* **TASK INSTRUCTIONS**:
Reproduce the listing below verbatim.

═══ DATASET EXTRACT ═══

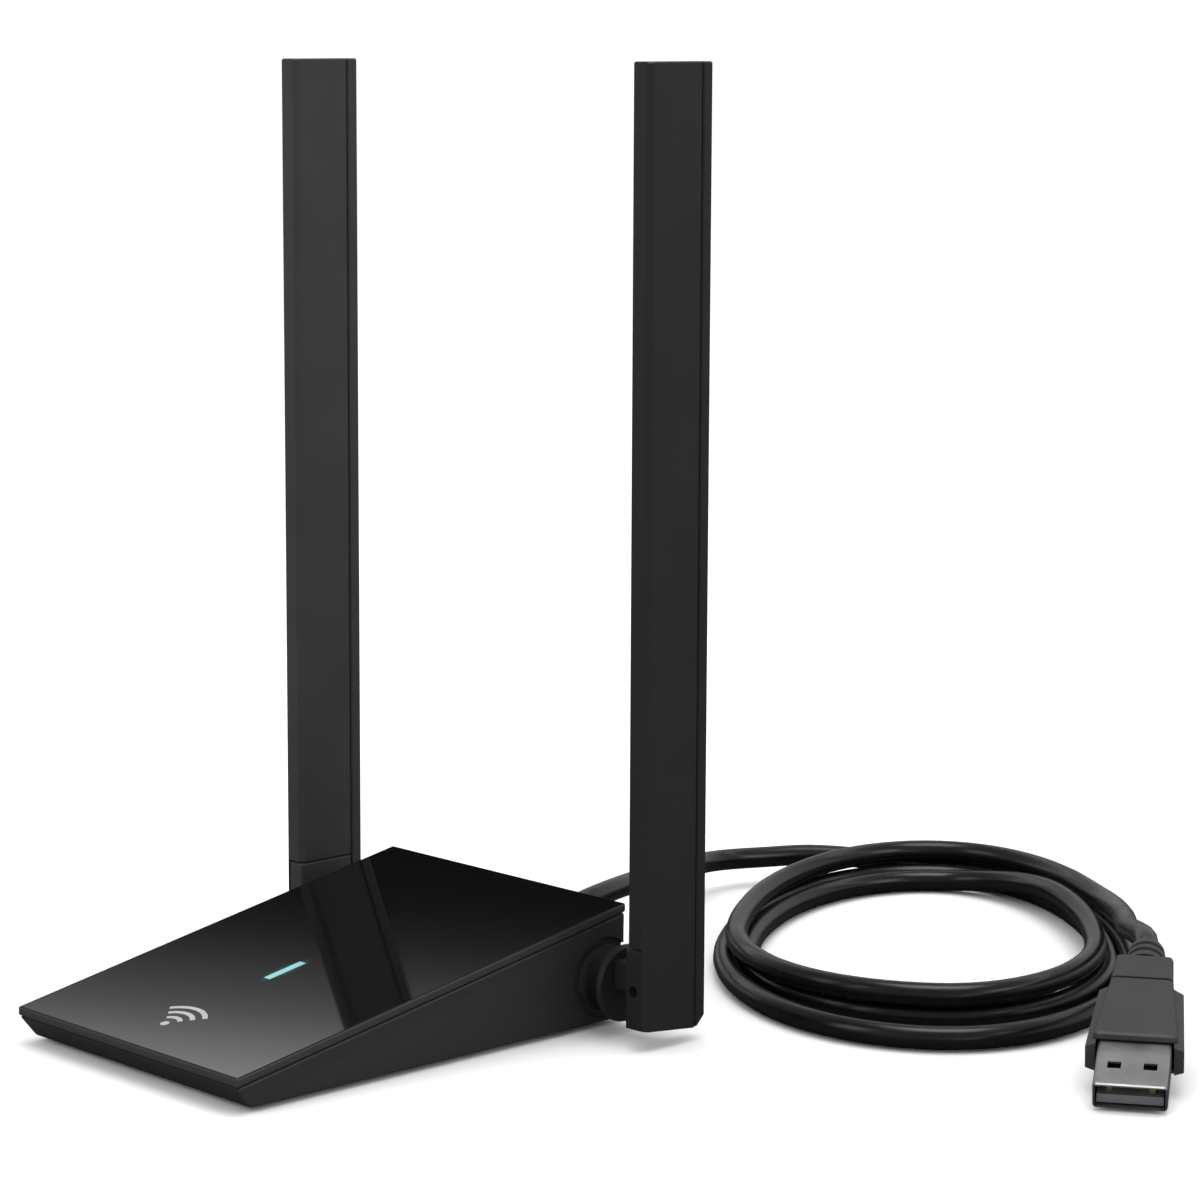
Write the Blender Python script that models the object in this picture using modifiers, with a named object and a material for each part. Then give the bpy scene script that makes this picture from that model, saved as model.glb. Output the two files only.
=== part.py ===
"""USB wifi adapter: wedge base, two hinged blade antennas, a coiled cord and a type A plug.

Lengths are in millimetres and become metres in the helpers. Y runs from the low front
edge (0) to the back; the helpers move it so that the origin is under the box's middle.
"""

import math

import bmesh
import bpy
import numpy as np
from mathutils import Matrix, Vector

MM = 0.001
BOX_DEPTH = 89.2  # from the front edge to the back of the antennas
GAP = 0.3  # between pieces that touch

# Base
BASE_LENGTH = 86.1
FRONT_HALF = 30.1
BACK_HALF = 31.0
FRONT_TOP = 6.25
BACK_TOP = 21.3
LIP = 1.6  # visible edge of the top cover
WALL = 1.8
FLOOR_UNDER = 0.7
UNDERCUT = 3.2  # the front of the bottom sits behind the lip
DRAFT = 0.5
FOOT_RADIUS = 4.0

# Hinges
HINGE_Y = 81.2
HINGE_Z = 8.75
BOSS_FACE = 34.8
BOSS_RADIUS = 5.8
RECESS_RADIUS = 7.2
DISC_OUT = 36.4
DISC_RADIUS = 6.8
SHAFT_RADIUS = 2.2
PIN_X = 45.0
PIN_Z = 10.2
PIN_RADIUS = 0.85
TONGUE_WIDTH = 6.0

# Antennas
CUT_IN = 30.0  # the antennas' cutters reach from here
CUT_OUT = 60.0  # to here
BLADE_IN = 43.1
BLADE_OUT = 47.9
BLADE_FRONT = 74.0
BLADE_SEAM = 86.2
BLADE_BACK = 89.2
BLADE_BOTTOM = 1.5
BLADE_TOP = 166.7
FORK_TOP = 17.5
SKIN = 0.9

# Cord and plug
CORD_RADIUS = 2.1
COIL_TURN = math.radians(40.5)  # the oval coil's long axis lies this far from +Y
COIL_X = 43.1
COIL_Y = 154.7
COIL_HEIGHT = 8.0
# How far the coil's inner and outer edges reach from its centre, on each side of it.
COIL_RIGHT = (27.2, 37.8)
COIL_FAR = (59.7, 73.9)
COIL_LEFT = (32.5, 41.0)
COIL_NEAR = (40.7, 58.4)
NOSE = (125.0, 107.0, 2.45)
PLUG_YAW = math.radians(34.4)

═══

* **THE COMPLETED TASK**:
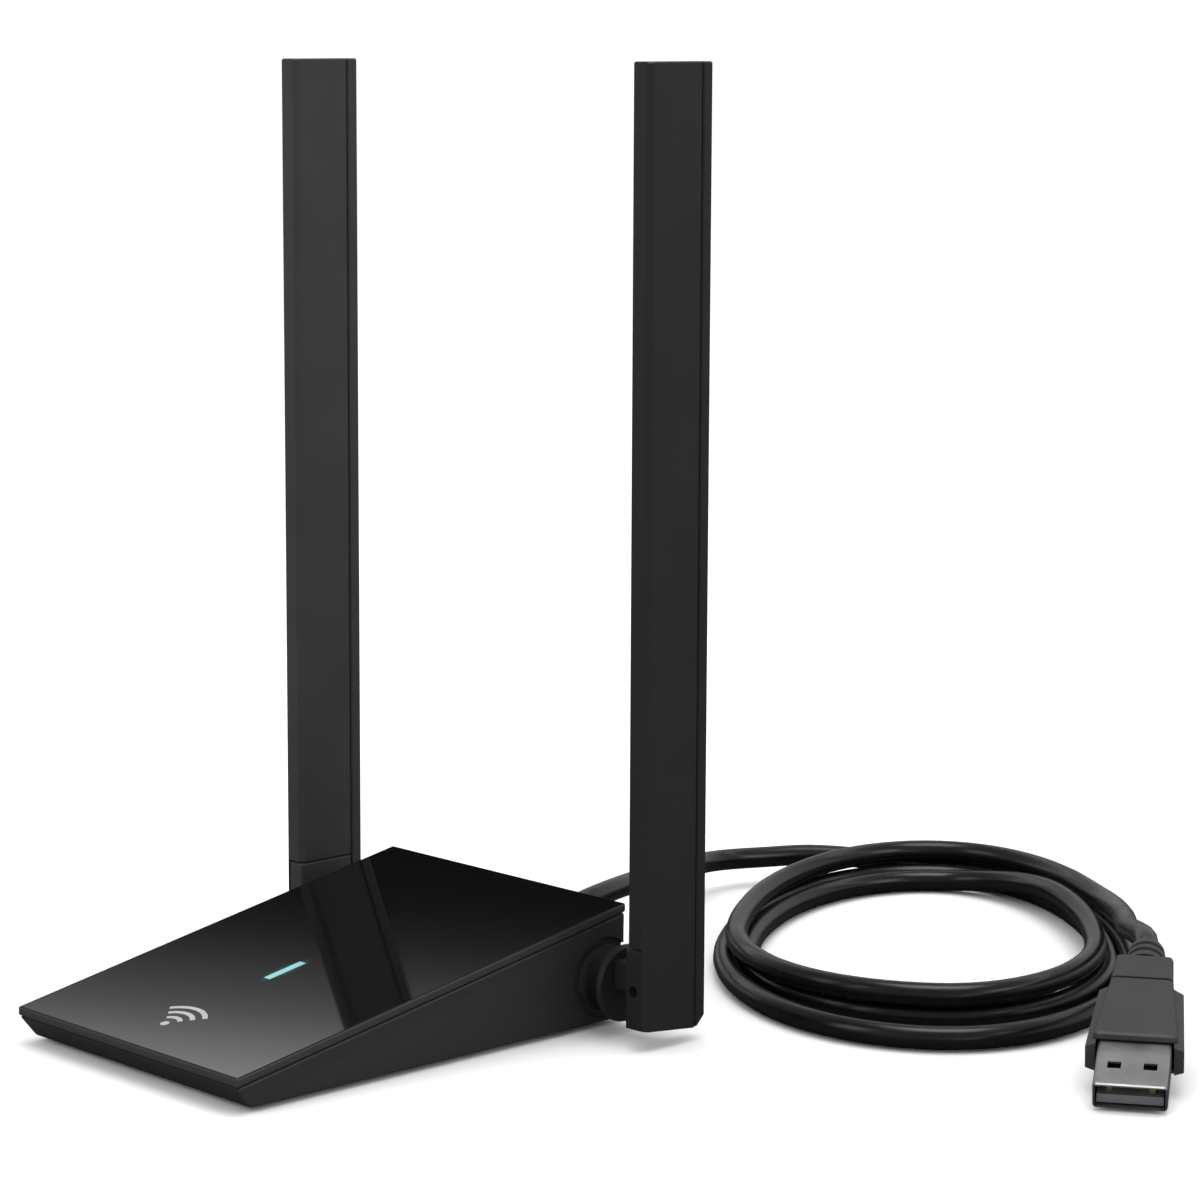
Write the Blender Python script that models the object in this picture using modifiers, with a named object and a material for each part. Then give the bpy scene script that makes this picture from that model, saved as model.glb. Output the two files only.
=== part.py ===
"""USB wifi adapter: wedge base, two hinged blade antennas, a coiled cord and a type A plug.

Lengths are in millimetres and become metres in the helpers. Y runs from the low front
edge (0) to the back; the helpers move it so that the origin is under the box's middle.
"""

import math

import bmesh
import bpy
import numpy as np
from mathutils import Matrix, Vector

MM = 0.001
BOX_DEPTH = 89.2  # from the front edge to the back of the antennas
GAP = 0.3  # between pieces that touch

# Base
BASE_LENGTH = 86.1
FRONT_HALF = 30.1
BACK_HALF = 31.0
FRONT_TOP = 6.25
BACK_TOP = 21.3
LIP = 1.6  # visible edge of the top cover
WALL = 1.8
FLOOR_UNDER = 0.7
UNDERCUT = 3.2  # the front of the bottom sits behind the lip
DRAFT = 0.5
FOOT_RADIUS = 4.0

# Hinges
HINGE_Y = 81.2
HINGE_Z = 8.75
BOSS_FACE = 34.8
BOSS_RADIUS = 5.8
RECESS_RADIUS = 7.2
DISC_OUT = 36.4
DISC_RADIUS = 6.8
SHAFT_RADIUS = 2.2
PIN_X = 45.0
PIN_Z = 10.2
PIN_RADIUS = 0.85
TONGUE_WIDTH = 6.0

# Antennas
CUT_IN = 30.0  # the antennas' cutters reach from here
CUT_OUT = 60.0  # to here
BLADE_IN = 43.1
BLADE_OUT = 47.9
BLADE_FRONT = 74.0
BLADE_SEAM = 86.2
BLADE_BACK = 89.2
BLADE_BOTTOM = 1.5
BLADE_TOP = 166.7
FORK_TOP = 17.5
SKIN = 0.9

# Cord and plug
CORD_RADIUS = 2.1
COIL_TURN = math.radians(40.5)  # the oval coil's long axis lies this far from +Y
COIL_X = 43.1
COIL_Y = 154.7
COIL_HEIGHT = 8.0
# How far the coil's inner and outer edges reach from its centre, on each side of it.
COIL_RIGHT = (27.2, 37.8)
COIL_FAR = (59.7, 73.9)
COIL_LEFT = (32.5, 41.0)
COIL_NEAR = (40.7, 58.4)
NOSE = (125.0, 107.0, 2.45)
PLUG_YAW = math.radians(34.4)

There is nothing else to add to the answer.